YOUR GOAL ▸
Write out exactly the lines between the line containing "The OpenSCAD and" and the line containing "return x, c * y + s * z, c * z - s * y", including both of those lines, and nothing more.

RAW RECORDS ▸

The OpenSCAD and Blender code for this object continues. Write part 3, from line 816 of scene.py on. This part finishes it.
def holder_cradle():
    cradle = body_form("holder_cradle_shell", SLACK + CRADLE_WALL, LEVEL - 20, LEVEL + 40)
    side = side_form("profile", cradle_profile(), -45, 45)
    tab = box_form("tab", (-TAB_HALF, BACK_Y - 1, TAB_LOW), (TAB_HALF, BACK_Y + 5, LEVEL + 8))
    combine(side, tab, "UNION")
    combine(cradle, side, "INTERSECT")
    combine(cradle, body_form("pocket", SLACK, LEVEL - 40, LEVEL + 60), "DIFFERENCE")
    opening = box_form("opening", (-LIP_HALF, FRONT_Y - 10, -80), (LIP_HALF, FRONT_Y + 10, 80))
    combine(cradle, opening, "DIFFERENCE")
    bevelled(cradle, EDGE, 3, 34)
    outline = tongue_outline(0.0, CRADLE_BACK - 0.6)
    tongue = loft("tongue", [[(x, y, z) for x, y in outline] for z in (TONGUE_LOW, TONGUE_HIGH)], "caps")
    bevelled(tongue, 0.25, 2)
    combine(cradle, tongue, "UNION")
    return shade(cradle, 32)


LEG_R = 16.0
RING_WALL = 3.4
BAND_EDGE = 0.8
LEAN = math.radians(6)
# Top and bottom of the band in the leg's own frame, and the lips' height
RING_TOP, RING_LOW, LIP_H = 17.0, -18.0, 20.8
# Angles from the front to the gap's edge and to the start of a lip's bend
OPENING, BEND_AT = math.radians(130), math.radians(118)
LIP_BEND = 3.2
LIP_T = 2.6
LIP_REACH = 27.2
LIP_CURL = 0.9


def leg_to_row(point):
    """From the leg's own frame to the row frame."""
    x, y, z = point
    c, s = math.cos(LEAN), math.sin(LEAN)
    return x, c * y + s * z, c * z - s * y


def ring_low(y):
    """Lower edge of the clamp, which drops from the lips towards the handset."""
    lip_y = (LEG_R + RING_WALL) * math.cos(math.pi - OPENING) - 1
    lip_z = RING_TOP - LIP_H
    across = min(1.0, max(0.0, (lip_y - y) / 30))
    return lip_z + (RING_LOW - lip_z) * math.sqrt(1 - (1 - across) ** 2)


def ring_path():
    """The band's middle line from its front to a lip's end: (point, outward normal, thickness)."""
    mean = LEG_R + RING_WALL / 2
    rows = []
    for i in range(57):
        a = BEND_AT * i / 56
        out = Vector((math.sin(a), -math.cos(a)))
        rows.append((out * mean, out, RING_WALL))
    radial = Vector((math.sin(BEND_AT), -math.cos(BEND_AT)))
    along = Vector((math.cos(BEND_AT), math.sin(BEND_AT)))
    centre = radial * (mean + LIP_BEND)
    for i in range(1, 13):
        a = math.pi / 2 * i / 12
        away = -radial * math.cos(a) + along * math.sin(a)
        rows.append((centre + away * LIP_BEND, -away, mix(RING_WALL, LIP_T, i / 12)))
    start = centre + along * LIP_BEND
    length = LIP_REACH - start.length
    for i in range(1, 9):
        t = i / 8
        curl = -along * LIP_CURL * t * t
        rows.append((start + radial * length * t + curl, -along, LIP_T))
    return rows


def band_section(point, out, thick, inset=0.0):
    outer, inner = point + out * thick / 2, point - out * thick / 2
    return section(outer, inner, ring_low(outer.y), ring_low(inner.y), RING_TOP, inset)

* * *

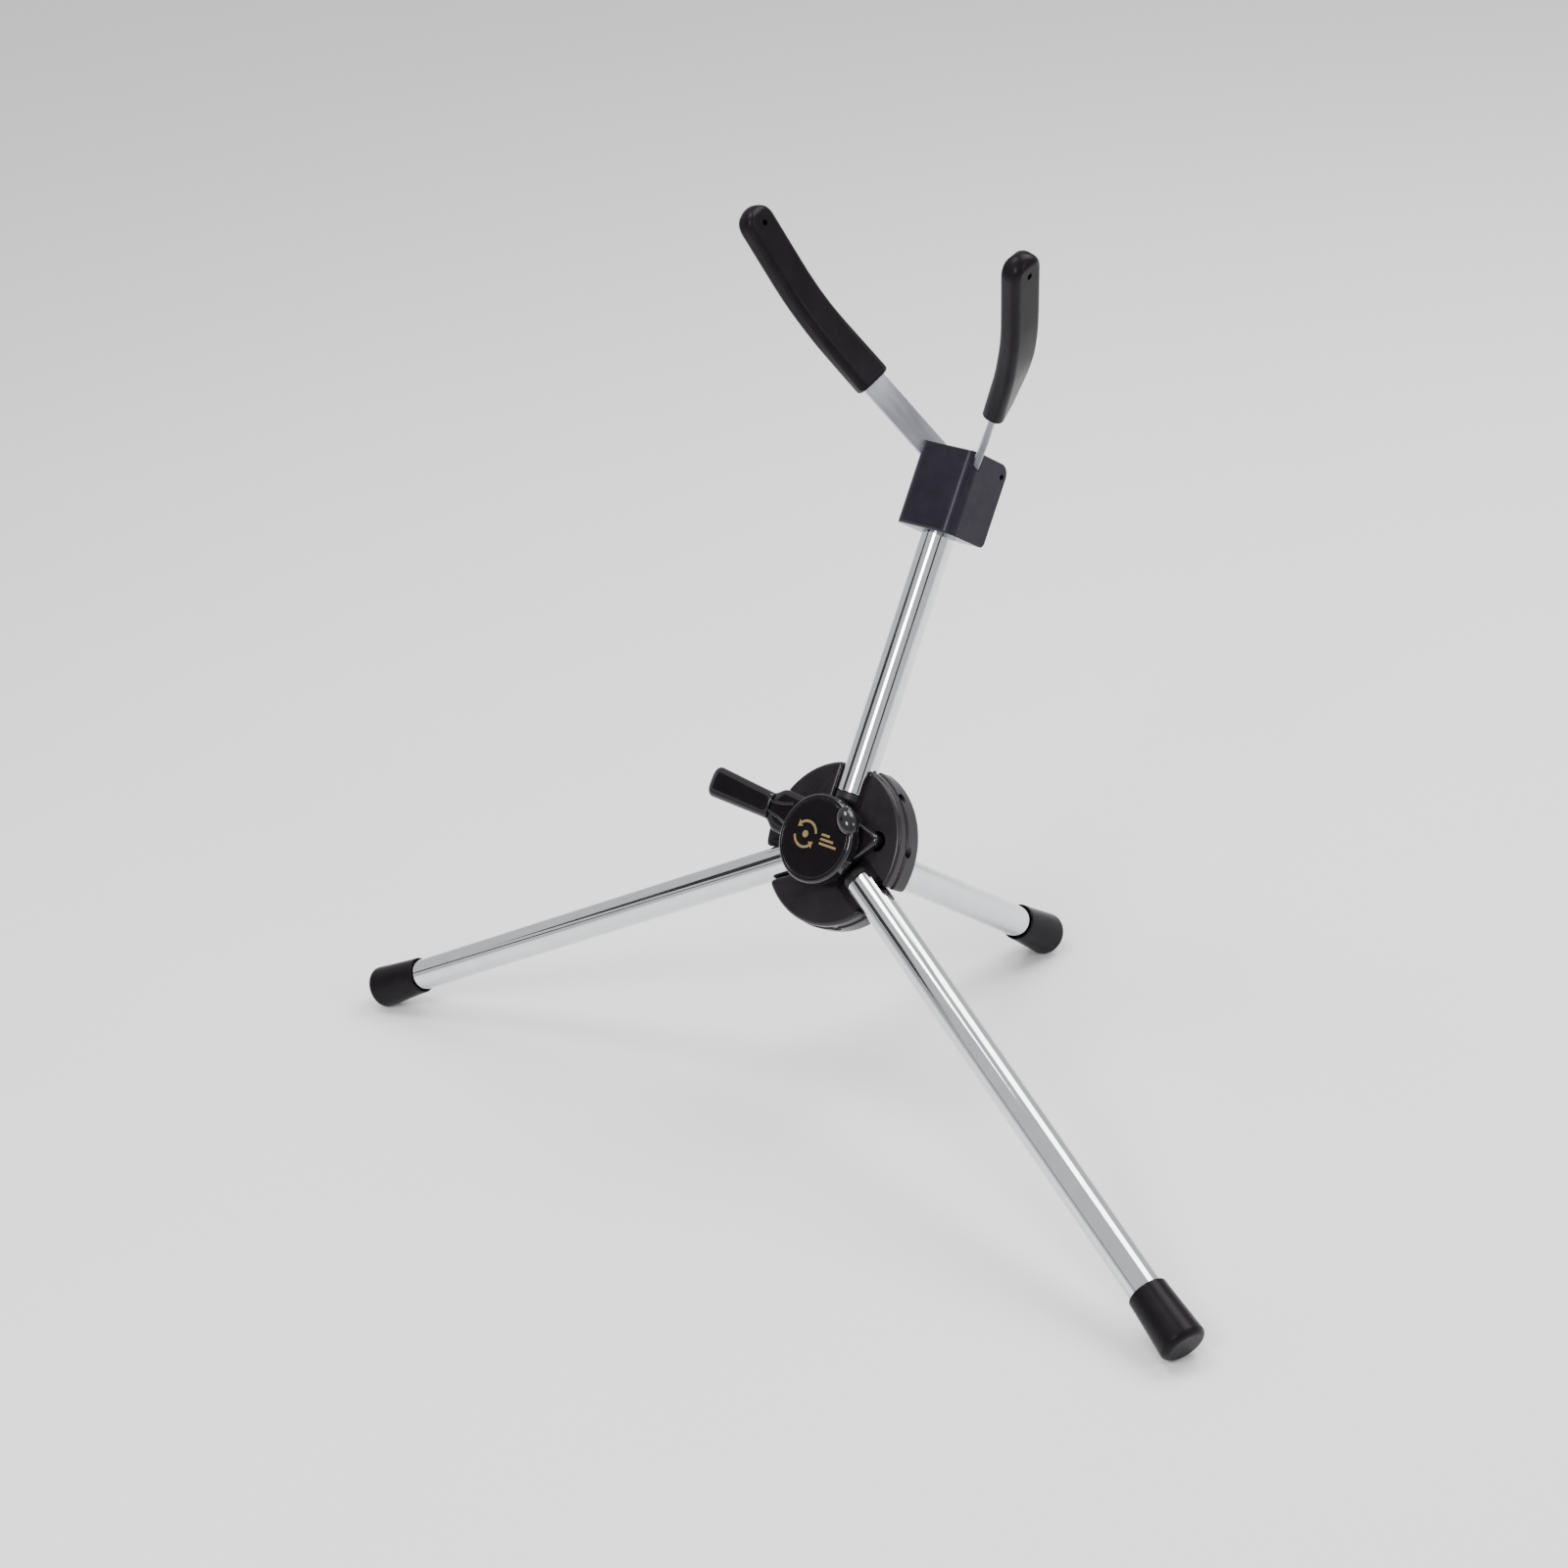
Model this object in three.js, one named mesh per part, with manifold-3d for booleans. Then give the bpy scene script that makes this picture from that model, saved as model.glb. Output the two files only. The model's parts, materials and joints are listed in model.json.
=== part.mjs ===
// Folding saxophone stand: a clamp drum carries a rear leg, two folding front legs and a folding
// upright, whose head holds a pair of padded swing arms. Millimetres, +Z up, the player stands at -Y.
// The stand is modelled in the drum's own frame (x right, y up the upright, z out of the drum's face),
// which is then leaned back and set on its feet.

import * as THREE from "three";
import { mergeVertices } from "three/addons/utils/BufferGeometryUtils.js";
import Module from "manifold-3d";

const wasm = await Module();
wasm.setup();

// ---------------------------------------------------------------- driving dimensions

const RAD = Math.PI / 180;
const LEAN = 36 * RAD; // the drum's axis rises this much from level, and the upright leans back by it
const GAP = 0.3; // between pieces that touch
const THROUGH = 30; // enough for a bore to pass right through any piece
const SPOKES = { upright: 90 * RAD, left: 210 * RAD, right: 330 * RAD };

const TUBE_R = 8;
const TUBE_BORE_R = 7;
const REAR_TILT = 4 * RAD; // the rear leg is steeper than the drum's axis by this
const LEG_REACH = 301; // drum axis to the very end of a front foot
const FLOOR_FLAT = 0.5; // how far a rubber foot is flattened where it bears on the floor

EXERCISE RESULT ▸
The OpenSCAD and Blender code for this object continues. Write part 3, from line 816 of scene.py on. This part finishes it.
def holder_cradle():
    cradle = body_form("holder_cradle_shell", SLACK + CRADLE_WALL, LEVEL - 20, LEVEL + 40)
    side = side_form("profile", cradle_profile(), -45, 45)
    tab = box_form("tab", (-TAB_HALF, BACK_Y - 1, TAB_LOW), (TAB_HALF, BACK_Y + 5, LEVEL + 8))
    combine(side, tab, "UNION")
    combine(cradle, side, "INTERSECT")
    combine(cradle, body_form("pocket", SLACK, LEVEL - 40, LEVEL + 60), "DIFFERENCE")
    opening = box_form("opening", (-LIP_HALF, FRONT_Y - 10, -80), (LIP_HALF, FRONT_Y + 10, 80))
    combine(cradle, opening, "DIFFERENCE")
    bevelled(cradle, EDGE, 3, 34)
    outline = tongue_outline(0.0, CRADLE_BACK - 0.6)
    tongue = loft("tongue", [[(x, y, z) for x, y in outline] for z in (TONGUE_LOW, TONGUE_HIGH)], "caps")
    bevelled(tongue, 0.25, 2)
    combine(cradle, tongue, "UNION")
    return shade(cradle, 32)


LEG_R = 16.0
RING_WALL = 3.4
BAND_EDGE = 0.8
LEAN = math.radians(6)
# Top and bottom of the band in the leg's own frame, and the lips' height
RING_TOP, RING_LOW, LIP_H = 17.0, -18.0, 20.8
# Angles from the front to the gap's edge and to the start of a lip's bend
OPENING, BEND_AT = math.radians(130), math.radians(118)
LIP_BEND = 3.2
LIP_T = 2.6
LIP_REACH = 27.2
LIP_CURL = 0.9


def leg_to_row(point):
    """From the leg's own frame to the row frame."""
    x, y, z = point
    c, s = math.cos(LEAN), math.sin(LEAN)
    return x, c * y + s * z, c * z - s * y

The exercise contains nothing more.